Will an Unmanaged Switch Behind a Broadband Router Retransmit Internet Packets?

2

I currently have a single wireless router near my TV, with a bunch of devices plugged into it. In my current setup, these devices are all somewhere near the router. I'm about to move and in my new home, I'd like to hide the non-HTPC related devices away as there won't be as much space around the TV. Through superuser and serverfault, I learned a lot about network switches. My plan is to put these other devices on a switch with a single ethernet cable running to the existing router. The router would, in turn be plugged into my cable modem and I'd be in business.

The switches I'm interested in are unmanaged switches (in particular, this one).

One of the things I learned about these switches is that they're able to send data from one device directly to another by comparing the destination MAC address against a list of observed MACs corresponding to devices plugged into each port. So if a packet is destined to the MAC address of the device plugged into port 2, the switch will send the data directly to port 2. But, where a packet is destined for an unknown MAC address, the switch will broadcast it to all ports and leave it to the devices to either drop the packets or accept them.

From what I read, these broadcasts could put a burden on all of the devices plugged into the switch if they happen too often, but I'm wondering if this will be a problem in my future setup.

For example, let's say I'm playing a game on one of the devices plugged into the switch and it needs to communicate with the internet. Will these packets be retransmitted?

I think the answer lies in the MAC address that would get stamped on these internet bound packets. If it's the MAC of the router, I gather the switch will send the data directly to the router. However, if it's the MAC of the game server, the switch will retransmit, and only then will the router will figure things out.
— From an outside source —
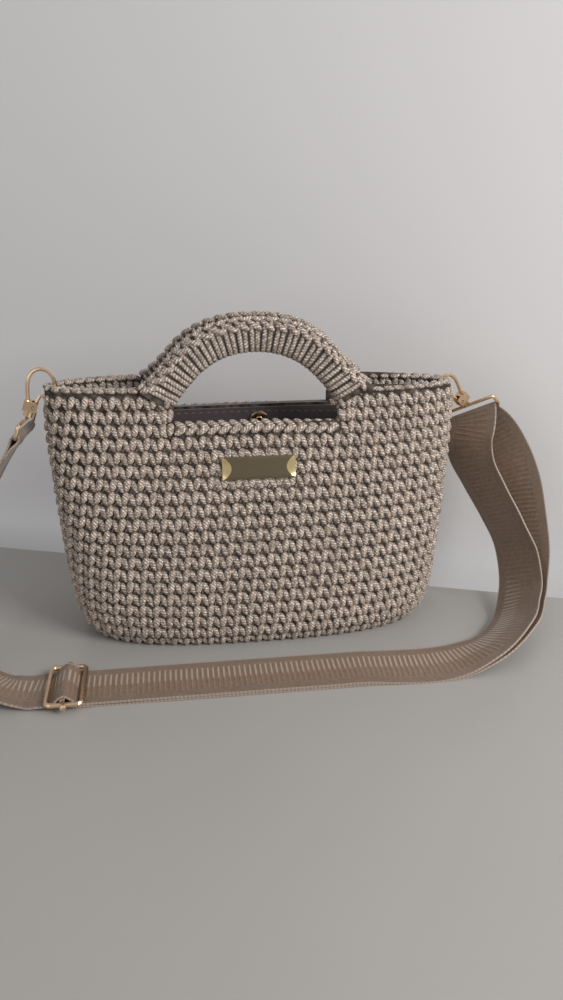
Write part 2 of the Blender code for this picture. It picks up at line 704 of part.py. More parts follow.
# The strap's route, chosen by hand. The x values are shares of LOOP_SWING beyond the ring's bar, the
# y values shares of STRAP_FRONT, the z values shares of the bar's height. The last three numbers are
# the way from the strap's inner edge to its outer edge.
RIGHT_BACK_LIMB = (
    # x, y, z, edge x, edge y, edge z
    (-0.55, -0.99, 0.013, 0.02, -1.00, 0.03),
    (-0.20, -0.94, 0.038, 0.10, -0.98, 0.22),
    (0.21, -0.76, 0.066, 0.30, -0.88, 0.40),
    (0.54, -0.47, 0.082, 0.45, -0.82, 0.42),
    (0.71, -0.25, 0.155, 0.55, -0.82, 0.25),
    (0.75, -0.14, 0.280, 0.70, -0.70, 0.10),
    (0.73, 0.01, 0.470, 0.80, -0.60, 0.15),
    (0.63, 0.10, 0.660, 0.82, -0.50, 0.30),
    (0.46, 0.18, 0.810, 0.80, -0.45, 0.42),
    (0.28, 0.22, 0.910, 0.76, -0.48, 0.45),
)
RIGHT_FRONT_LIMB = (
    (-0.07, 0.085, 0.950, 0.72, -0.52, 0.45),
    (-0.12, 0.045, 0.880, 0.66, -0.62, 0.36),
    (-0.08, 0.020, 0.800, 0.60, -0.72, 0.26),
    (0.11, -0.02, 0.660, 0.56, -0.78, 0.20),
    (0.38, -0.09, 0.480, 0.54, -0.80, 0.16),
    (0.59, -0.16, 0.310, 0.54, -0.82, 0.16),
    (0.60, -0.30, 0.170, 0.50, -0.82, 0.28),
    (0.45, -0.49, 0.104, 0.42, -0.83, 0.40),
    (0.16, -0.75, 0.084, 0.28, -0.88, 0.38),
    (-0.23, -0.93, 0.054, 0.10, -0.98, 0.20),
    (-0.56, -0.99, 0.026, 0.02, -1.00, 0.03),
)
LEFT_LIMB = (
    (-0.02, -0.99, 0.011, 0.00, -1.00, 0.02),
    (0.24, -0.98, 0.030, -0.06, -0.98, 0.12),
    (0.56, -0.88, 0.062, -0.18, -0.93, 0.28),
    (0.84, -0.66, 0.088, -0.30, -0.86, 0.38),
    (1.00, -0.40, 0.150, -0.32, -0.88, 0.30),
    (1.02, -0.20, 0.290, -0.28, -0.93, 0.16),
    (0.86, -0.09, 0.480, -0.24, -0.96, 0.06),
    (0.62, -0.04, 0.660, -0.20, -0.97, 0.02),
    (0.36, -0.01, 0.820, -0.18, -0.97, 0.00),
    (0.17, 0.00, 0.920, -0.16, -0.98, 0.00),
)


# The upper layer's way over the slider's bar: share of the slider's half length, share of the height.
SLIDER_HUMP = (
    (0.88, 0.00),
    (0.62, 0.10),
    (0.36, 0.58),
    (0.00, 1.00),
    (-0.36, 0.58),
    (-0.62, 0.10),
    (-0.88, 0.00),
)


def limb_points(rows, hook):
    """A limb's route in metres, from its shares and the hook's ring."""
    bar = hook.bar_centre()
    points = []
    for x, y, z, *edge in rows:
        place = (bar.x + hook.side * x * LOOP_SWING, y * STRAP_FRONT, z * bar.z)
        points.append([*place, *edge])
    return points


def turn_round_bar(hook, degrees, radius, leaving, behind):
    """Points of the strap round the ring's bar. Its two limbs leave the bar along the leaving way: the
    first, at 0 degrees, is on the side that behind gives, and the turn passes inside the ring."""
    centre = hook.bar_centre()
    leaving = (leaving - hook.bar * leaving.dot(hook.bar)).normalized()
    aside = hook.bar.cross(leaving)
    if aside.dot(behind) < 0:
        aside.negate()
    points = []
    for degree in degrees:
        angle = math.radians(degree)
        place = centre + radius * (math.cos(angle) * aside - math.sin(angle) * leaving)
        points.append([*place, *hook.bar])
    return points, leaving, aside


def strap_points():
    """The whole strap from its sewn end on the slider's bar, round the right ring, back through the
    slider and on to the left ring."""
    edge = (0.0, -1.0, 0.0)
    low, high = layer_height(0), layer_height(1)
    mid = slider_height()
    wrap = SLIDER_PIN_RADIUS + CLEARANCE + STRAP_THICKNESS / 2
    over = wrap + STRAP_THICKNESS + LAYER_GAP * 2
    front = -STRAP_FRONT
    half = SLIDER_LENGTH / 2
    straight_start = SLIDER_X + half * 1.25
    straight_length = RIGHT_HOOK.bar_centre().x - LOOP_SWING - straight_start
    points = []
    for degree in (65, 90, 130, 180, 230, 270):
        angle = math.radians(degree)
        x = SLIDER_X + wrap * math.cos(angle)
        points.append([x, front, mid + wrap * math.sin(angle), *edge])
    points.append([SLIDER_X + half * 0.62, front, low + (mid - wrap - low) * 0.25, *edge])
    for share in (0.0, 0.25, 0.5, 0.75):
        points.append([straight_start + share * straight_length, front, low, *edge])
    points += limb_points(RIGHT_BACK_LIMB, RIGHT_HOOK)
    radius = RING_WIRE_RADIUS + CLEARANCE + STRAP_THICKNESS / 2
    turn, leaving, aside = turn_round_bar(
        RIGHT_HOOK, (0, 45, 90, 115), radius, RIGHT_HOOK.axis, RIGHT_HOOK.ring_face
    )
    lead = RIGHT_HOOK.bar_centre() + leaving * SEWN_FOLD * 0.5 + aside * radius
    points.append([*lead, *RIGHT_HOOK.bar])
    points += turn
    points += limb_points(RIGHT_FRONT_LIMB, RIGHT_HOOK)
    for share in (0.75, 0.5, 0.25, 0.0):
        points.append([straight_start + share * straight_length, front, high, *edge])
    for share, lift in SLIDER_HUMP:
        points.append([SLIDER_X + half * share, front, high + (mid + over - high) * lift, *edge])
    points.append([SLIDER_X - half * 1.25, front, high, *edge])
    limb = limb_points(LEFT_LIMB, LEFT_HOOK)
    points += limb
    # The sewn fold: round the left ring's bar and back along the strap.
    leaving = Vector(limb[-1][:3]) - LEFT_HOOK.bar_centre()
    turn, leaving, aside = turn_round_bar(
        LEFT_HOOK, (0, 45, 90, 135, 180), radius, leaving, Vector((-1, 0, 0))
    )
    apart = aside * (STRAP_THICKNESS / 2 + LAYER_GAP)
    meet = LEFT_HOOK.bar_centre() + leaving * SEWN_FOLD * 0.5
    end = LEFT_HOOK.bar_centre() + leaving * SEWN_FOLD
    points.append([*(meet + apart), *LEFT_HOOK.bar])
    points += turn
    points.append([*(meet - apart), *LEFT_HOOK.bar])
    points.append([*(end - apart), *LEFT_HOOK.bar])
    return points


def make_strap(material):
    """The webbing strap: one flat ribbon laid along the route, its edges turned as the rows say."""
    route = smooth_route(strap_points(), STRAP_STEP)
    places = [Vector(point[:3]) for point in route]
    rings = []
    last = len(places) - 1
    for i, place in enumerate(places):
        along = (places[min(i + 1, last)] - places[max(i - 1, 0)]).normalized()
        edge = Vector(route[i][3:6])
        edge = (edge - along * edge.dot(along)).normalized()
        face = edge.cross(along)
        wide, thick = edge * STRAP_WIDTH / 2, face * STRAP_THICKNESS / 2
        rings.append([place + wide + thick, place - wide + thick, place - wide - thick, place + wide - thick])
    return add_object("strap", loft(rings), material)


RIGHT_HOOK = Hook(1, math.radians(7.0), RIGHT_HOOK_TILT, RIGHT_HOOK_SHIFT, RIGHT_HOOK_DROP, RIGHT_RING_SWIVEL)
LEFT_HOOK = Hook(-1, math.pi, 0.0, 0.0, 0.0, LEFT_RING_SWIVEL)


def main():
    """Builds every piece of the bag."""
    clear_scene()
    cord = principled("taupe_cord", (0.42, 0.35, 0.29), 0.75)
    felt = principled("lining_felt", (0.10, 0.075, 0.075), 0.95)
    gold = principled("light_gold", (0.80, 0.60, 0.42), 0.28, 1.0)
    brass = principled("plate_brass", (0.62, 0.47, 0.24), 0.30, 1.0)
    webbing = principled("satin_webbing", (0.30, 0.25, 0.21), 0.45)
    body = make_body(cord)
    make_lining(felt)
    make_handle("handle_front", -1, cord)
    make_handle("handle_back", 1, cord)
    make_plate(brass)
    make_snap("snap_back", 1, 1.0, gold)
    make_snap("snap_front", -1, -0.5, gold)
    for side, hook in (("left", LEFT_HOOK), ("right", RIGHT_HOOK)):
        hole = tube(hook.wire(GATE_RADIUS), HOOK_WIRE_RADIUS + HOOK_HOLE_CLEARANCE, WIRE_SIDES)
        combine(body, hole, "DIFFERENCE", side + "_hook_hole")
        make_hook(side + "_hook", hook, gold)
        make_gate(side + "_gate", hook, gold)
        make_ring(side + "_ring", hook, gold)
    make_slider(gold)
    make_strap(webbing)


main()
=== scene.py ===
# %% [markdown]
# # A crocheted crossbody bag
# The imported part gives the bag's true size: its shell, hand holds, lining, hooks, slider and strap.
# This scene adds what a smooth part can't show. Thick cord stands up in rows of stitches, the hand
# holds are wound and braided, and the strap is ribbed webbing with a pale edge.

import math

import bpy
from mathutils import Matrix, Vector
from mathutils.bvhtree import BVHTree


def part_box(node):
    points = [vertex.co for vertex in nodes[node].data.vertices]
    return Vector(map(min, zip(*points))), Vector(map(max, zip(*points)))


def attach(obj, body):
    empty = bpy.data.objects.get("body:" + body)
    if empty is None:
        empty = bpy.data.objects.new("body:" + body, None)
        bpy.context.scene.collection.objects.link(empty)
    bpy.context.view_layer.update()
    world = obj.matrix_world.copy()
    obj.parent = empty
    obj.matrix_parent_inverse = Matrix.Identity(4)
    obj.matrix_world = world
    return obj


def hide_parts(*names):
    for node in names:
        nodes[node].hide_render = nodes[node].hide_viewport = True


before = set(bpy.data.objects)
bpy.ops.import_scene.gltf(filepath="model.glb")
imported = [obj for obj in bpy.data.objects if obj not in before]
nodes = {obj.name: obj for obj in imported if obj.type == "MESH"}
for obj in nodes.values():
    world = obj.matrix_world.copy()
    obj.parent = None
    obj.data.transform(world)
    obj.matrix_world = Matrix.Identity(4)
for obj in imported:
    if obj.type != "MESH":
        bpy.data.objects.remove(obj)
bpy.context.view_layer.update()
MM = 0.001
print("nodes:", sorted(nodes))

# %% [markdown]
# ## Shaders
# Cord, webbing and felt are all made of small repeats, so each gets a node group that turns UVs or
# Object coordinates into a height and a mask. The material then mixes its own colours with the mask.


# %% Shader helpers
def new_group(name, inputs, outputs):
    """An empty node group with its sockets."""
    group = bpy.data.node_groups.new(name, "ShaderNodeTree")
    for label, kind, value in inputs:
        socket = group.interface.new_socket(label, in_out="INPUT", socket_type=kind)
        if value is not None:
            socket.default_value = value
    for label, kind in outputs:
        group.interface.new_socket(label, in_out="OUTPUT", socket_type=kind)
    start = group.nodes.new("NodeGroupInput")
    end = group.nodes.new("NodeGroupOutput")
    return group, start, end


def put(tree, socket, value):
    """Links a socket to another socket, or sets its value."""
    if isinstance(value, bpy.types.NodeSocket):
        tree.links.new(value, socket)
    else:
        socket.default_value = value


def calc(tree, operation, first, second=0.0, third=0.0):
    """One Math node's result."""
    node = tree.nodes.new("ShaderNodeMath")
    node.operation = operation
    for socket, value in zip(node.inputs, (first, second, third)):
        put(tree, socket, value)
    return node.outputs[0]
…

So, am I setting myself up for retransmission city?

ctt

Posted 2013-02-28T22:18:11.490

Reputation: 123

Answers

2

Your setup is nothing uncommon. In fact, I have the same setup with Linksys gigabit switch and linksys gigabit router / wireless AP. Go get the switch. Your network is not / will not be the scale, at which you should be worried about it.

If you are reading about switches and their MAC "stamping", you should also read how Address Resolution Protocol works in detail. When your computer needs to communicate with gameserver, it begins with the IP address. It asks ANY device on your network WHO HAS THIS IP? (possibly only once). The router should answer, because gaming server's IP is from outside of your network. If i remember correctly, answer should be "hey, i don't know if this IP is out there, but i will try to send it". Then your computer stamps packets for gameserver with router's MAC. And will save this answer for future use.